2-D binning and bivariate histograms in SAS
A histogram is a visualization of a univariate equal-width binning scheme. You can perform similar computations and visualizations for two-dimensional data. If your goal is to understand the density of continuous bivariate data, you might want to use a bivariate histogram rather than a scatter plot (which, for large samples, suffers from overplotting).
- The KDE procedure creates a basic bivariate histogram. You can also use the OUT= option to output the counts for each 2-D bin. You can then use PROC SGPLOT to visualize the bins. An example is shown at the top of this article.
- You can use SAS/IML to implement 2-D binning and visualize the bins by using a heat map or by overlaying bin counts on a scatter plot.
- You can use hexagonal bins rather than rectangular bins to create a hexagonal bin plot in SAS
- You can create a quantile bin plot, which divides a 2-D region into rectangles that contain approximately the same number of points.
In summary, this guide provides many links to programs and examples that bin data in SAS. Whether you want to use equal-width bins, quantile bins, or two-dimensional bins, hopefully, you will find an example to get you started. If I've missed an important topic, or if you have a favorite binning method that I have not covered, leave a comment.
3 Comments
Very nice article Rick, thank you!
Are there any procedures or recommended approaches for determining the optimal number of bins to maximize model performance?

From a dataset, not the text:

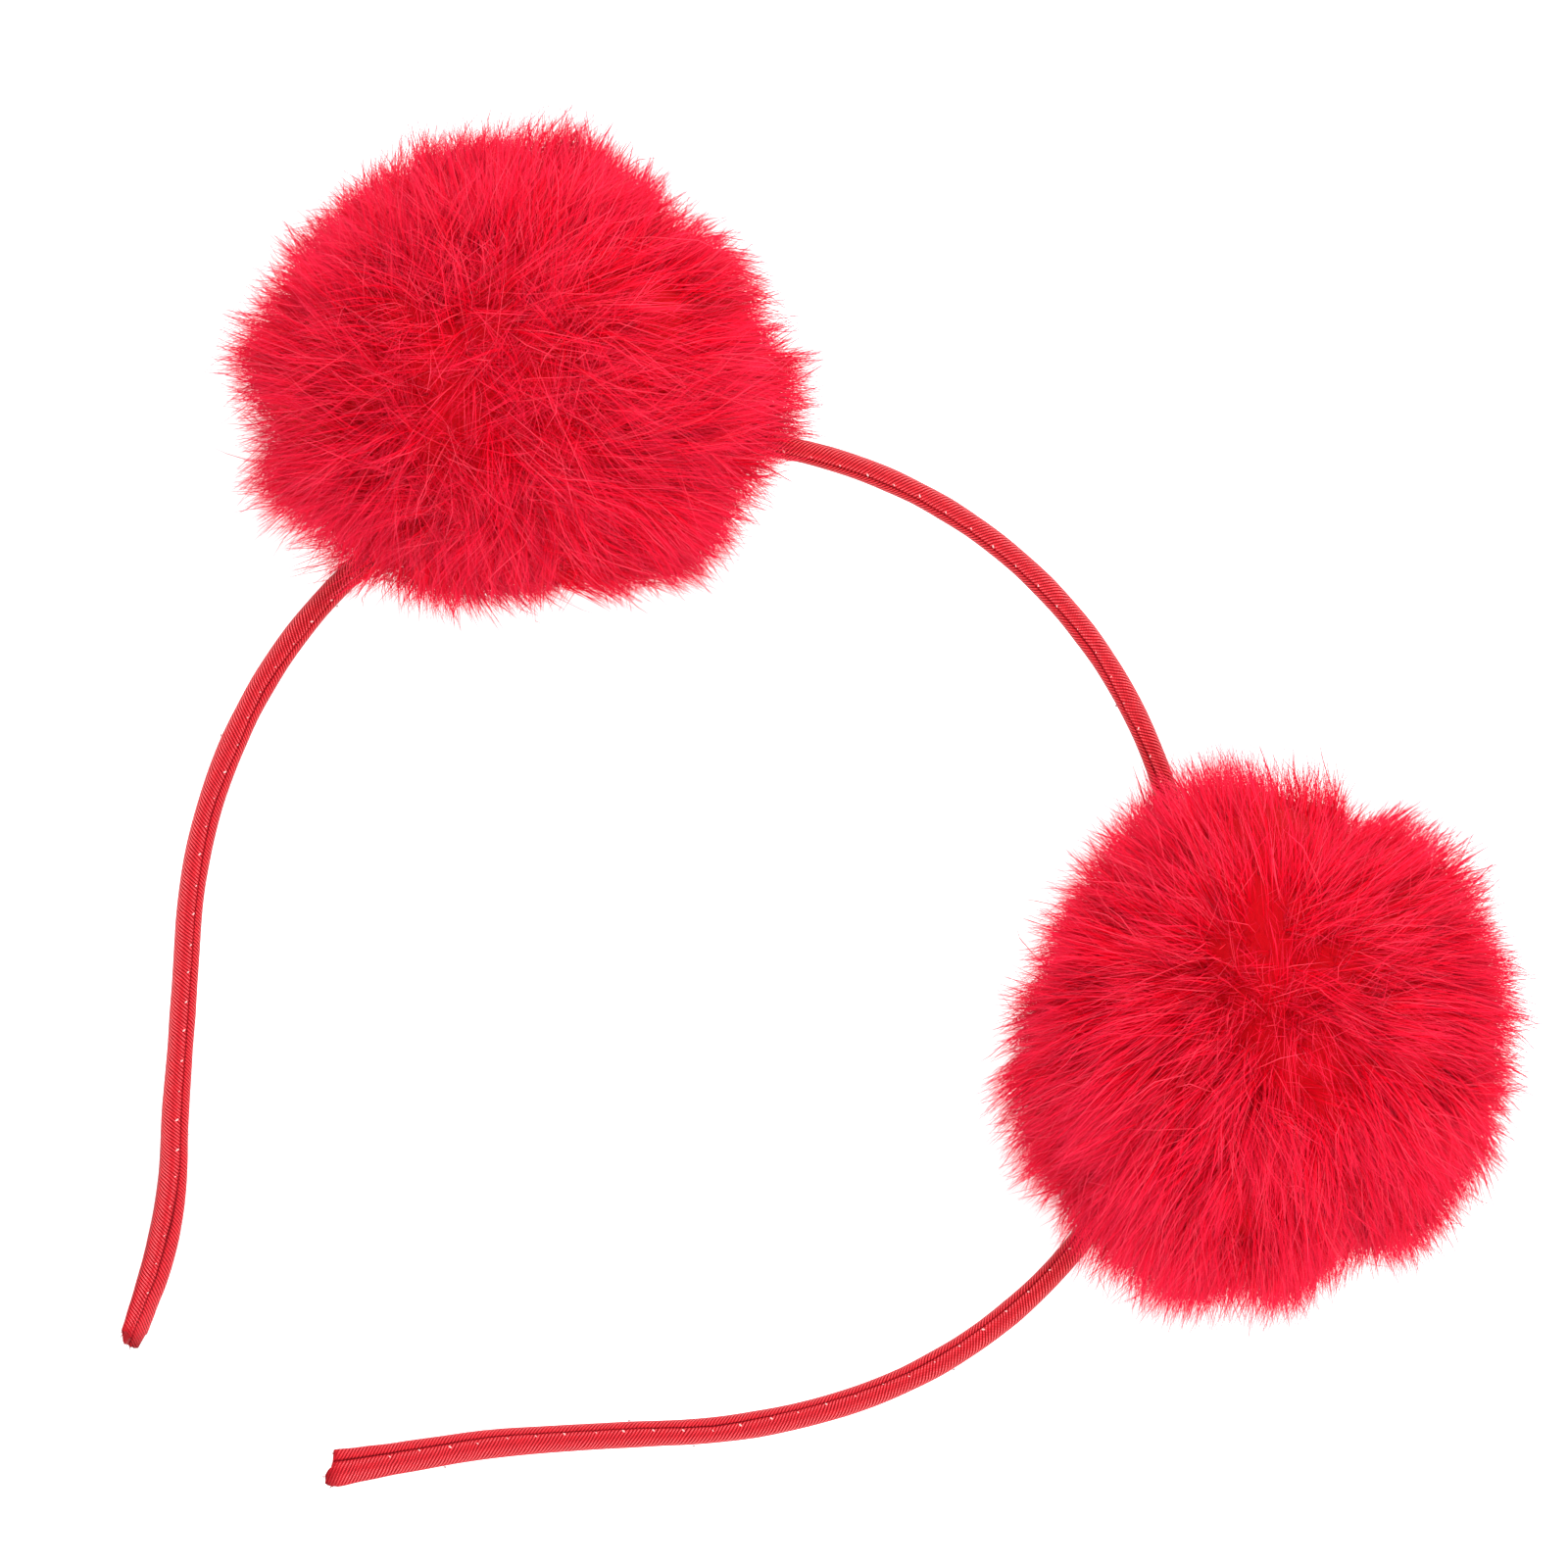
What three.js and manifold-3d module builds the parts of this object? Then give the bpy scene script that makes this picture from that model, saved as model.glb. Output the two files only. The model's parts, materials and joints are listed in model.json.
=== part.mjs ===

Since you use the terms "optimal" and "model performance," I assume you are looking for a way to bin regressor variables to fit a binary target (response) variable. Do an internet search for "weight of evidence" (WOE). In SAS 9, the HPBIN procedure reports the weight-of-evidence. There is an example in the doc that explains how to interpret the results. In SAS Viya, you can use the BINNING procedure for weight-of-evidence computations.